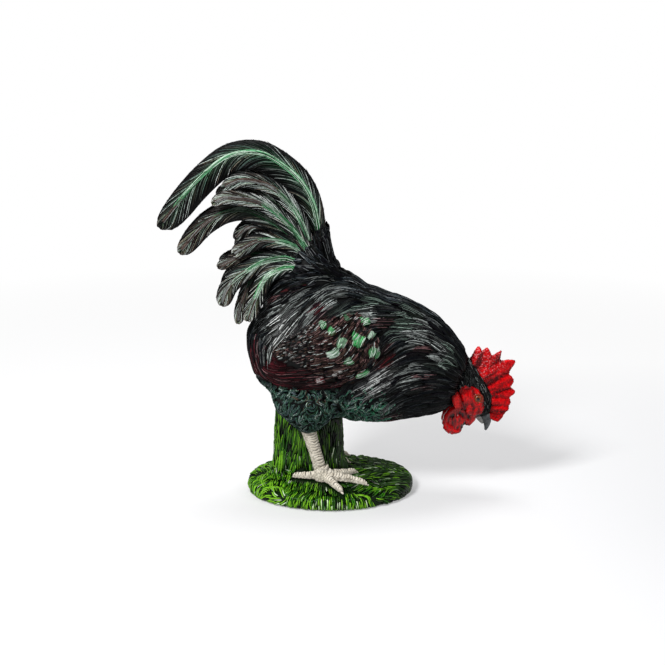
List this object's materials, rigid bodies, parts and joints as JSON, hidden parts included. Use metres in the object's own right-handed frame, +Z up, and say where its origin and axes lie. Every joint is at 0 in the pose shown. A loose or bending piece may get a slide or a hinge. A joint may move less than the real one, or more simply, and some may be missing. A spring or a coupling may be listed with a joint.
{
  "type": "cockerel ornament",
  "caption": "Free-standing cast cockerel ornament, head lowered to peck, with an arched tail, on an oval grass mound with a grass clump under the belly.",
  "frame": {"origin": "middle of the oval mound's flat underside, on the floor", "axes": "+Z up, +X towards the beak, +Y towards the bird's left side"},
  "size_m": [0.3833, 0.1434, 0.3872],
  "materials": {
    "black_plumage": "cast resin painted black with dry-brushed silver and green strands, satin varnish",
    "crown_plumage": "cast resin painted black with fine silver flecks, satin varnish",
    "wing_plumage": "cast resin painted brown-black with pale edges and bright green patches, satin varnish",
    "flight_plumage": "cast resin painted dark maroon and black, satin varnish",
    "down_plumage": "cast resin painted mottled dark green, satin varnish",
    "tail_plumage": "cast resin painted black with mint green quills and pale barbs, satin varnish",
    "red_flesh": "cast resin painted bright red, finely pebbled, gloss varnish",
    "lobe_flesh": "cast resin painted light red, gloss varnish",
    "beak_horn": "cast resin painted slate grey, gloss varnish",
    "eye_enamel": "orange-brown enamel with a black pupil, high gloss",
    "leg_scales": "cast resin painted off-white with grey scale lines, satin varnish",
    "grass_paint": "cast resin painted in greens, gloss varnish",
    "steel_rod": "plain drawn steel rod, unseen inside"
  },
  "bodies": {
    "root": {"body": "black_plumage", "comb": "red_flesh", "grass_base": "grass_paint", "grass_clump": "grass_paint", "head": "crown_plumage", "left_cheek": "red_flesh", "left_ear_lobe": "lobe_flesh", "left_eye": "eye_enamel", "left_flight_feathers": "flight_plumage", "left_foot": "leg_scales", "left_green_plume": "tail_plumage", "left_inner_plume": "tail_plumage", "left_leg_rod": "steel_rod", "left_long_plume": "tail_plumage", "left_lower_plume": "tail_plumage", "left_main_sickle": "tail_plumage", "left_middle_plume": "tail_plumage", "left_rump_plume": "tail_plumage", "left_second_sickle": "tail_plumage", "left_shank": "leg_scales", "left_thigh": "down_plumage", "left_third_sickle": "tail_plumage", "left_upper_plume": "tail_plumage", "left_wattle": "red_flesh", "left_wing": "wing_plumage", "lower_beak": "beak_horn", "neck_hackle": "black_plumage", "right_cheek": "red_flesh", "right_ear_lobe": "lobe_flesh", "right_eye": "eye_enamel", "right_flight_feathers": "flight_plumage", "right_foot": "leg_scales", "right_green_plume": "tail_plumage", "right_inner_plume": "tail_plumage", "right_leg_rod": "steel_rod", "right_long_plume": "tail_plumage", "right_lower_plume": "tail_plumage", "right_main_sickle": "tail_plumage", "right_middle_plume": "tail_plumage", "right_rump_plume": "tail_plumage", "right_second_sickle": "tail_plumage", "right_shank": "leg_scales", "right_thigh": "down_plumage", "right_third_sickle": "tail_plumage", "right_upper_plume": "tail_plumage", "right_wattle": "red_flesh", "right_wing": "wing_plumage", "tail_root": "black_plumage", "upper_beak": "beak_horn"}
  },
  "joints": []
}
...
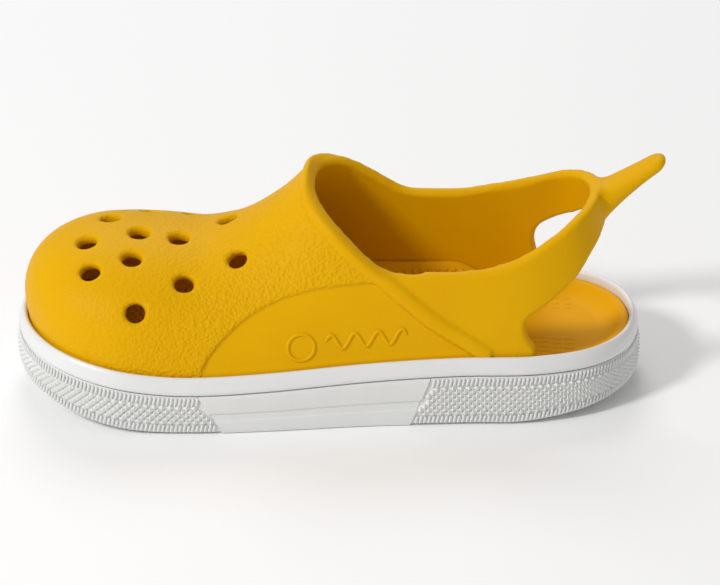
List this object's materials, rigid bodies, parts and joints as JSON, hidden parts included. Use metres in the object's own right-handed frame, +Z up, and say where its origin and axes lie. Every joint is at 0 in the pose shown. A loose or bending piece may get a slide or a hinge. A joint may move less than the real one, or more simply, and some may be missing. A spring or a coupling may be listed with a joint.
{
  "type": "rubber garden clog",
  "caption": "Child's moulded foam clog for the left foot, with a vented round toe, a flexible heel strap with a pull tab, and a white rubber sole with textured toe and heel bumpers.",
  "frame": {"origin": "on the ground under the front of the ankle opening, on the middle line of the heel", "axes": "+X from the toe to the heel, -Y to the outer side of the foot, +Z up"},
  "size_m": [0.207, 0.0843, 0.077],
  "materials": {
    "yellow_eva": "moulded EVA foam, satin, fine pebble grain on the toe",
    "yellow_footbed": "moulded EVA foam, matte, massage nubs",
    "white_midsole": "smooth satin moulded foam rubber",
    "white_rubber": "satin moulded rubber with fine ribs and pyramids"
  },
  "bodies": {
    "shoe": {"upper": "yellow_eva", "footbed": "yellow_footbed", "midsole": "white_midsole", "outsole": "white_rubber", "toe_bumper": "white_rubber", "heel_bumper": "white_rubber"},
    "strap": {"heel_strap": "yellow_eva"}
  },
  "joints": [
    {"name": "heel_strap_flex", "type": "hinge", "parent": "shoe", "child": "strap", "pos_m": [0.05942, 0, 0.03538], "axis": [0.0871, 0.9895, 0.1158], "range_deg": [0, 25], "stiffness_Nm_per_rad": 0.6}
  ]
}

:: What you should do ::
Copy every line of the listing that includes the string "frame".

:: Answer in full ::
List this object's materials, rigid bodies, parts and joints as JSON, hidden parts included. Use metres in the object's own right-handed frame, +Z up, and say where its origin and axes lie. Every joint is at 0 in the pose shown. A loose or bending piece may get a slide or a hinge. A joint may move less than the real one, or more simply, and some may be missing. A spring or a coupling may be listed with a joint.
  "frame": {"origin": "middle of the oval mound's flat underside, on the floor", "axes": "+Z up, +X towards the beak, +Y towards the bird's left side"},
List this object's materials, rigid bodies, parts and joints as JSON, hidden parts included. Use metres in the object's own right-handed frame, +Z up, and say where its origin and axes lie. Every joint is at 0 in the pose shown. A loose or bending piece may get a slide or a hinge. A joint may move less than the real one, or more simply, and some may be missing. A spring or a coupling may be listed with a joint.
  "frame": {"origin": "on the ground under the front of the ankle opening, on the middle line of the heel", "axes": "+X from the toe to the heel, -Y to the outer side of the foot, +Z up"},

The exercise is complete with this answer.